Após ser aliciado por amigo, costureiro que passou 3 anos em condições análogas à escravidão no Equador vem para o Brasil como imigrante ilegal
RESUMO - Natural de Bangladesh, o costureiro Abdul Hoque, 39, é um exemplo dos novos imigrantes que têm entrado ilegalmente no Brasil pelo Peru. Antes de chegar, aliciado por um amigo, trabalhou três anos em situação análoga à escravidão no Equador. No abrigo improvisado pelo governo do Acre em Brasileia, foi difícil se relacionar com os imigrantes haitianos. No último dia 18, Hoque partiu de ônibus para SP.REYNALDO TUROLLO JR.ENVIADO ESPECIAL A BRASILEIAConfio em todo mundo, e as pessoas sempre me põem para baixo, me arrumam problemas. Como muçulmano, aprendi que você tem de confiar nas pessoas. Se lhe traírem, Deus irá puni-las.
Vivi em Comilla, Bangladesh, até 1997. No meu país, 10% são hindus, 5% cristãos e o restante é muçulmano. Bangladesh é um país muito pequeno, de população muito grande e muita corrupção.
Em 1997 fui trabalhar em Durban, na África do Sul, como costureiro. Fazia calças, camisas, estava indo muito bem. Cheguei a ter meu próprio negócio. Penso que nunca deveria ter saído de lá.
Em 2009, fui ver minha família depois de quase 12 anos na África. Um amigo me convenceu de que poderia fazer no Equador o mesmo trabalho que fazia em Durban, só que ganhando muito mais.

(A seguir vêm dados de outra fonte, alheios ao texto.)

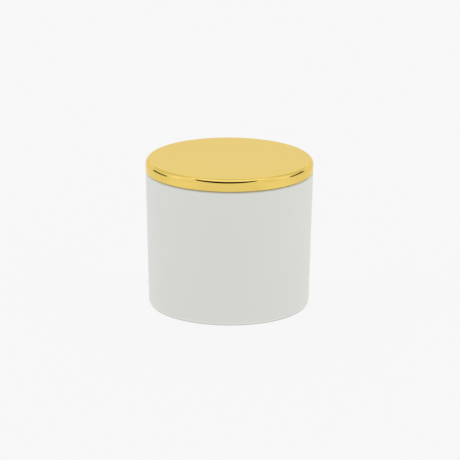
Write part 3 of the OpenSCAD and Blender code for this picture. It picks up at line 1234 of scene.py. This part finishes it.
    def front_gap(self, tree: Tree, azimuth: Socket, height: Socket) -> Socket:
        """Mask the opening in the tent's front, whose lower edge sags towards the middle.

        Args:
            tree: The world's node tree.
            azimuth: Azimuth of the view, in radians.
            height: Height of the view, in radians.

        Returns:
            A socket that is 1 in the opening and 0 outside it.
        """
        low, high = self.gap_azimuth
        bottom, top = self.gap_height
        middle, half = math.radians(low + high) / 2, math.radians(high - low) / 2
        aside = add_node(tree, "Math", {0: azimuth, 1: middle}, operation="SUBTRACT").outputs[0]
        share = add_node(tree, "Math", {0: aside, 1: half}, operation="DIVIDE").outputs[0]
        square = add_node(tree, "Math", {0: share, 1: share}, operation="MULTIPLY")
        drop = math.radians(bottom) - math.radians(top)
        sag = add_node(
            tree, "Math", {0: square.outputs[0], 1: drop, 2: height}, operation="MULTIPLY_ADD"
        ).outputs[0]
        above = self.window(tree, sag, bottom, ZENITH, self.gap_soft)
        below = self.window(tree, height, -ZENITH, top, self.gap_soft)
        across = self.window(tree, azimuth, low, high, self.gap_side_soft)
        upright = add_node(tree, "Math", {0: above, 1: below}, operation="MULTIPLY")
        mask = add_node(tree, "Math", {0: upright.outputs[0], 1: across}, operation="MULTIPLY")
        return mask.outputs[0]

    def window(self, tree: Tree, angle: Socket, low: float, high: float, soft: float) -> Socket:
        """Mask the angles between two limits.

        Args:
            tree: The world's node tree.
            angle: The angle, in radians.
            low: Where the mask starts, in degrees.
            high: Where it ends, in degrees.
            soft: Width of the fade at each limit, in degrees.

        Returns:
            A socket that is 1 between the limits and 0 past them.
        """
        low, high, half = (math.radians(v) for v in (low, high, soft / 2))
        rise = add_node(
            tree, "MapRange", {"Value": angle, "From Min": low - half, "From Max": low + half}
        )
        fall = add_node(
            tree, "MapRange",
            {
                "Value": angle, "From Min": high - half, "From Max": high + half,
                "To Min": 1.0, "To Max": 0.0,
            },
        )
        ends = {0: rise.outputs[0], 1: fall.outputs[0]}
        return add_node(tree, "Math", ends, operation="MULTIPLY").outputs[0]

    def camera(self) -> None:
        """Set the camera a little above the lid, level but for a slight roll."""
        _, high = CAD_BOX
        aim = Vector((self.aim[0] * MM, 0, high[2] / 2 + self.aim[1] * MM))
        tilt = math.radians(self.elevation)
        data = bpy.data.cameras.new("camera")
        data.lens, data.sensor_width = self.lens, self.sensor
        camera = bpy.data.objects.new("camera", data)
        bpy.context.scene.collection.objects.link(camera)
        back = Vector((0, -math.cos(tilt), math.sin(tilt))) * self.distance * MM
        turn = Matrix.Rotation(math.pi / 2 - tilt, 4, "X")
        roll = Matrix.Rotation(math.radians(self.roll), 4, "Z")
        camera.matrix_world = Matrix.Translation(aim + back) @ (turn @ roll)
        bpy.context.scene.camera = camera


def main() -> None:
    """Build the studio, the jar and its closure, and report each piece."""
    logging.basicConfig(level=logging.INFO, format="%(name)s: %(message)s")
    Studio().build()
    thread = Thread()
    jar = Jar(thread)
    jar.build()
    SealingDisc().build(jar.neck_r - jar.neck_wall)
    ScrewLid(thread).build()


if __name__ == "__main__":
    main()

Antes de ir ao Equador, me casei, porque minha família achava que estava ficando muito velho. Mas fui sozinho, de avião, de Bangladesh a Dubai. Passei por São Paulo, Lima e, por fim, Guayaquil.
Cheguei em 2 de janeiro de 2010. Quando vi, estava num quartinho com um banheiro e 45 pessoas dentro.
Fiquei confuso, só chorava, não imaginava aquilo. Tiraram meu passaporte, não podia sair à noite. Recebia US$ 240 por mês para costurar mochilas, bolsas.
Vivi três anos assim, costurando em Guayaquil. Como não conseguia mandar dinheiro, minha mulher causava problemas para minha família, então me divorciei.
Outro amigo de Bangladesh, que estava em Guayaquil como eu, veio para o Brasil. Na última vez que falei com ele, já em Brasileia, ele disse que estava em uma granja em São Paulo.
Ele disse que tenho que esperar, ser paciente, mas nestas condições, com cheiro de cocô e xixi espalhado em todo o abrigo, é difícil.
Há muitas pessoas de Bangladesh no Brasil, mas a maioria vem com visto. Acho que do Equador, cruzando a fronteira do Peru, vieram mais ou menos 50.
Vim de ônibus de Guayaquil a Lima e tomei outro ônibus até a fronteira. Entrei por Assis Brasil (AC), às 4h, em 8 de março. Tinha um haitiano no táxi comigo. Paguei quase US$ 1.000 para vir do Equador até aqui. Em Lima, paguei mais US$ 100 à polícia.
O pior de tudo desde que cheguei foi esperar um mês pelos documentos. Agora tenho CPF. Quero trabalhar na indústria de roupas, tenho experiência de 18 anos. Gosto do trabalho bem-feito, não só fazer por fazer.
Gosto das pessoas no Brasil, não posso reclamar. Tratam todo mundo bem, cristãos, muçulmanos. Só a convivência com os haitianos no abrigo é difícil. Eles brigam por comida e água e tomam banho sem roupa [camisa].
Eu não faço isso, porque se você for sete metros para baixo da terra, Deus ainda assim pode ver o que está fazendo. Alguns senegaleses [também muçulmanos] e eu vamos a um hotel. Pagamos apenas pelo banho e o banheiro.
Durmo só três ou quatro horas por noite, por causa do barulho, da música alta dos haitianos. Quando vou dormir, vejo se não incomodo ninguém com meus passos.
Eu deveria orar às 5h, às 13h, às 16h, às 17h30 e às 20h30, mas no alojamento não consigo, por causa do cheiro de xixi e da sujeira [causados pela superlotação]. Não dá para abaixar naquele chão para rezar.
Preciso ser paciente. Amanhã [último dia 18] estou indo para São Paulo de ônibus. Vou encontrar meu amigo. Já comprei passagem. Hoje [17] vou passar minha última noite em Brasileia no hotel.
Se Deus ajudar, quero ir a Bangladesh só por períodos de três meses, para visitar minha família e voltar para trabalhar no Brasil. Se as coisas correrem bem, posso até conhecer uma mulher aqui e me casar de novo.